Lo otro era caminar —con el nudo en la garganta de los destrozos de una ciudad que ha vivido y respirado por la belleza que le vende a los turistas, con el sobresalto en el estómago producto de aquel chisme en que a las autoridades de la Unesco habían informado que Trinidad posiblemente perdiera su condición de Patrimonio Cultural de la Humanidad; esto último, una patada en los testículos del orgullo local—, o emborracharse.

Después de las 8 de la noche, uno ya estaba listo para dormir. Si existía en el barrio un hostal con planta eléctrica, resplandeciente en medio de la penumbra como una aparición fantasmagórica, idílica, entonces se soportaba mejor. Pero claro, si algo entronó la precariedad de los 90 fue la costumbre de sacar sillones a la intemperie a fondear el calor de junio, a refrescarla con una dosis de choteo cubano. A mal tiempo buena cara, dicen por ahí.

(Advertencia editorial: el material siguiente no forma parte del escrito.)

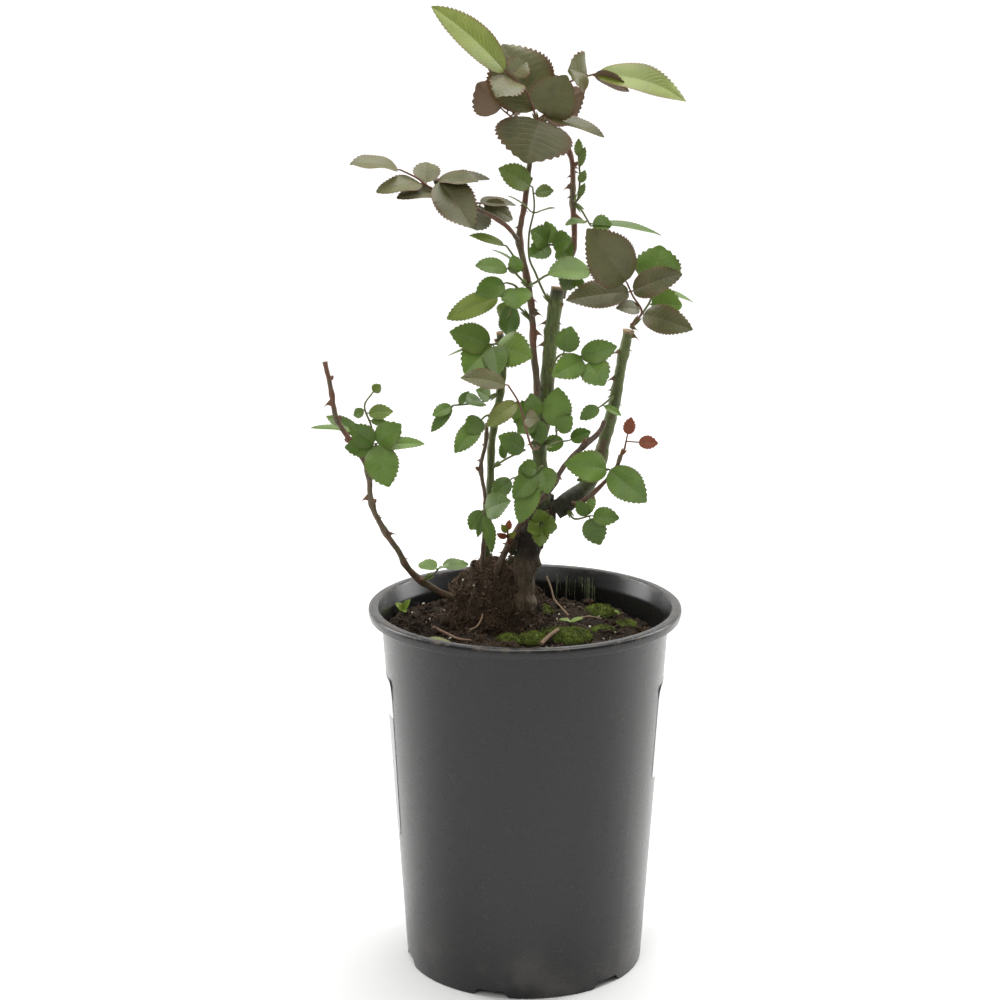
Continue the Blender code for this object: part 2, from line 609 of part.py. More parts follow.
def make_stem(name, points, radii, look):
    """A cane or shoot, remembered so that leaves and thorns can find it."""
    routes[name] = (points, radii)
    stem = place(name, tube_mesh(name, points, radii, 8), look)
    spikes = [t for t in THORNS if t[0] == name]
    if spikes:
        boolean(stem, thorns(name + "_thorns", spikes), "UNION")
    return stem


def thorns(name, spikes):
    """All of one stem's thorns: short cones that begin inside the bark."""
    bm = bmesh.new()
    for stem, height, way in spikes:
        centre, _, bark = on_stem(stem, height)
        out = Vector(way).normalized()
        length = bark + THORN_LENGTH
        turn = out.to_track_quat("Z", "Y").to_matrix().to_4x4()
        at = Matrix.Translation(centre + out * (length / 2 + bark * 0.3)) @ turn
        bmesh.ops.create_cone(bm, cap_ends=True, segments=6, radius1=THORN_RADIUS, radius2=0.0003,
                              depth=length - bark * 0.3, matrix=at)
    return place(name, mesh_from(bm, name))


def make_canes():
    bark = {
        "crown": ("crown_bark", (0.045, 0.032, 0.020), 0.85),
        "arch_cane": ("brown_bark", (0.110, 0.070, 0.042), 0.70),
        "thin_stem": ("brown_bark", (0.110, 0.070, 0.042), 0.70),
        "left_cane": ("young_bark", (0.130, 0.105, 0.055), 0.60),
        "tall_cane": ("young_bark", (0.130, 0.105, 0.055), 0.60),
        "upper_cane": ("young_bark", (0.130, 0.105, 0.055), 0.60),
    }
    for name, (base, top, route) in STEMS.items():
        points = [mm(p) for p in route]
        if name == "crown":
            points[-1].z -= GAP
        skin = bark.get(name, ("green_bark", (0.09, 0.10, 0.05), 0.6))
        make_stem(name, points, tapered(base, top, len(points)), skin)
    for name, (stem, height, base, top, route) in SHOOTS.items():
        points = [mm(p) for p in route]
        points.insert(0, stalk_start(stem, height, points[0], base * MM / 2))
        make_stem(name, points, tapered(base, top, len(points)), ("young_bark", (0.130, 0.105, 0.055), 0.60))


def along(points, part):
    """The point this part of the way along a route."""
    lengths = [(b - a).length for a, b in zip(points, points[1:])]
    left = part * sum(lengths)
    for a, b, length in zip(points, points[1:], lengths):
        if left <= length:
            return a.lerp(b, left / length)
        left -= length
    return points[-1]


def add_blade(bm, base, tip, width, face):
    """A leaflet: a four-sided ball drawn out to an oval blade, thick at its midrib and sharp at its margin.

    The blade arches along its length and folds up from the midrib.
    """
    run = tip - base
    length = run.length
    forward = run / length
    up = Vector(face)
    up = (up - forward * up.dot(forward)).normalized()
    side = forward.cross(up)
    outline = BLADE_OUTLINE if width > SMALL_BLADE else SMALL_OUTLINE
    rows = len(outline) - 1
    ball = bmesh.ops.create_uvsphere(bm, u_segments=4, v_segments=rows, radius=1.0)
    for v in ball["verts"]:
        row = round(math.acos(max(-1.0, min(1.0, v.co.z))) / math.pi * rows)
        part, half = outline[row]
        arch = BLADE_ARCH * length * 4 * part * (1 - part)
        if half == 0:
            v.co = base + run * part
        elif abs(v.co.x) > abs(v.co.y):
            reach = math.copysign(half * width / 2, v.co.x)
            v.co = base + run * part + side * reach + up * (arch + BLADE_FOLD * abs(reach))
        else:
            v.co = base + run * part + up * (arch + math.copysign(BLADE_THICKNESS / 2, v.co.y))


def make_leaf(name, look, stem, height, route, blades):
    """One compound leaf: its leaflets' sheets made solid and joined to the stalk as one body."""
    stalk = [mm(p) for p in route]
    stalk.insert(0, stalk_start(stem, height, stalk[0], PETIOLE_RADIUS))
    stalk = smooth(stalk, 2) if len(stalk) < 4 else stalk
    past = stalk[-1] + (mm(blades[0][1]) - stalk[-1]).normalized() * 2 * PETIOLE_RADIUS
    radii = tapered(PETIOLE_RADIUS * 2000, PETIOLE_RADIUS * 1500, len(stalk) + 1)
    guide = place(name + "_stalk", tube_mesh(name + "_stalk", [*stalk, past], radii, 4))
    bm = bmesh.new()
    for part, tip, width, face, *bare in blades:
        base = along(stalk, part)
        end = mm(tip)
        base += (end - base).normalized() * PETIOLE_RADIUS * 0.3
        if bare:
            stalk_end = base.lerp(end, bare[0])
            side_stalk = tube_mesh(name + "_side", [base, stalk_end], tapered(1.2, 1.2, 2), 4)
            side = place(name + "_side", side_stalk)
            boolean(guide, side, "UNION")
            base = stalk_end - (end - base).normalized() * PETIOLE_RADIUS
        add_blade(bm, base, end, width * MM, face)
    leaf = place(name, mesh_from(bm, name), (*look, 0.5))
    boolean(leaf, guide, "UNION", crossing=True)
    return leaf


def make_debris():
    """A fallen leaf and a dead twig that lie on the soil."""
    twig = [mm(p) for p in ((-58, -6, 223), (-50, -16, 224), (-42, -26, 222), (-34, -36, 222))]
    twig = [Vector((p.x, p.y, soil_height(p.x, p.y) + 0.0034)) for p in twig]
    place("fallen_twig", tube_mesh("fallen_twig", twig, tapered(2.2, 1.4, 4), 6),
          ("brown_bark", (0.110, 0.070, 0.042), 0.70))
    bm = bmesh.new()
    flat = ((-66 * MM, -32 * MM), (-44 * MM, -46 * MM))
    ends = [Vector((x, y, soil_height(x, y) + 0.0030)) for x, y in flat]
    add_blade(bm, ends[0], ends[1], 0.013, (0, 0, 1))
    place("fallen_leaf", mesh_from(bm, "fallen_leaf"), ("fallen_leaf", (0.20, 0.20, 0.09), 0.6))


for old in list(bpy.data.objects):
    bpy.data.objects.remove(old)

routes = {}
parts = collection("potted_rose")
cutters = collection("cutters")
stand = bpy.data.objects.new("pot_axis", None)
stand.location.x = POT_X
parts.objects.link(stand)
bpy.context.view_layer.update()

make_pot()
soil = make_soil()
peat = ("fibrous_peat", (0.070, 0.045, 0.025), 0.95)
root_ball, root_bed = lump("root_ball", (-20, 20, 224), (30, 22, 38), 8, peat)
boolean(soil, root_bed, "DIFFERENCE")
for title, spot, size in (
    ("moss_front", (30, -12, 218), (12, 13, 5)),
    ("moss_back", (50, 50, 216), (10, 9, 5)),
):
    cushion, bed = lump(title, spot, size, 7, ("moss", (0.120, 0.150, 0.022), 0.9))
    boolean(soil, bed, "DIFFERENCE")
make_label("label_left", -17, -10, 0.088, 0.193)
make_label("label_right", 10, 17, 0.128, 0.190)
make_canes()
for stem in ("crown", "arch_cane", "left_cane", "thin_stem", "pruned_stem"):
    points, radii = routes[stem]
    hole = [points[0] - (points[1] - points[0]).normalized() * GAP, *points[1:5]]
    socket = place(stem + "_socket", tube_mesh(stem + "_socket", hole, [r + 2 * GAP for r in radii[:5]], 8))
    boolean(root_ball, socket, "DIFFERENCE")
for row in LEAVES:
    make_leaf(*row)
make_debris()
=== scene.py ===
# %% [markdown]
# # A potted rose
# This lesson dresses a young rose bush in a black nursery pot. The solid model gives every
# piece its place and size. Here each piece gets its real surface: toothed leaflets with
# veins, barked canes with thorns, crumbly soil with moss, and satin recycled plastic.

# %% Set up
import math

import bmesh
import bpy
import numpy as np
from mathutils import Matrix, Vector, noise


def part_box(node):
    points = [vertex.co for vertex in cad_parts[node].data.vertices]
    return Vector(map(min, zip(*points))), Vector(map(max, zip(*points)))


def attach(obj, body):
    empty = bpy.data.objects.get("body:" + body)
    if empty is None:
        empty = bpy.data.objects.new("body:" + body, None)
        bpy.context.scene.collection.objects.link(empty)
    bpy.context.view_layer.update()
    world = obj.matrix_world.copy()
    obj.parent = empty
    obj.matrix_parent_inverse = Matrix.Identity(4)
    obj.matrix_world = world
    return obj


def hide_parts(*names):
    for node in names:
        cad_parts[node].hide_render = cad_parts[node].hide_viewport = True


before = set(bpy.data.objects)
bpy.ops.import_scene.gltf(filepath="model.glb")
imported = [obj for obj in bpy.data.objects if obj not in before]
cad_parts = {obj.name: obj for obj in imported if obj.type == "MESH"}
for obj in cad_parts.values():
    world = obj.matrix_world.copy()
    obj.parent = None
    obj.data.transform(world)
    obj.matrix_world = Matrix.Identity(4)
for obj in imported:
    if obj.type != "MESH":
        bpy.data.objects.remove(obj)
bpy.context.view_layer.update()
MM = 0.001
POT_X = 0.014
rng = np.random.default_rng(7)

# %% [markdown]
# Every material is built from small sums. `Value` wraps one output of a node, so that a
# formula such as `streaks * 0.4 + 0.2` adds the Math nodes by itself. `Look` is one
# material with its Principled shader, and its `add` method makes any other node.

# %% Shader sums
class Value:
    """One output of a material's node, which + - * / and ** combine with numbers or other values."""

    def __init__(self, look, socket):
        self.look = look
        self.socket = socket

    def sum(self, operation, a, b, clamp=False):
        return self.look.add("ShaderNodeMath", {"operation": operation, "use_clamp": clamp}, {0: a, 1: b})

    def __add__(self, other):
        return self.sum("ADD", self, other)

    def __sub__(self, other):
        return self.sum("SUBTRACT", self, other)

    def __mul__(self, other):
        return self.sum("MULTIPLY", self, other)

    def __truediv__(self, other):
        return self.sum("DIVIDE", self, other)

    def __pow__(self, other):
        return self.sum("POWER", self, other)

    def __rsub__(self, other):
        return self.sum("SUBTRACT", other, self)

    __radd__ = __add__
    __rmul__ = __mul__

    def clamped(self):
        return self.sum("ADD", self, 0.0, clamp=True)

    def wave(self):
        return self.look.add("ShaderNodeMath", {"operation": "SINE"}, {0: self})

    def size(self):
        return self.look.add("ShaderNodeMath", {"operation": "ABSOLUTE"}, {0: self})

    def step(self, low, high):
        """0 below low, 1 above high and a smooth slope between them."""
        settings = {"interpolation_type": "SMOOTHSTEP"}
        return self.look.add("ShaderNodeMapRange", settings,
                             {"Value": self, "From Min": low, "From Max": high})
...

Irma le viene a recordar a Cuba que siempre es vulnerable a esto. El país entero yace sometido sobre la furia de un ciclón categoría 5 y la electricidad es, otra vez, de lo más dañado. Ahora, cuando no es mi ciudad el infierno de este mundo, cuando ya tengo un ventilador refrescándome la espalda, cruzo los dedos para que en los territorios más devastados donde personas lloran sus pérdidas, al menos no tengan que soportar 16 días sin corriente.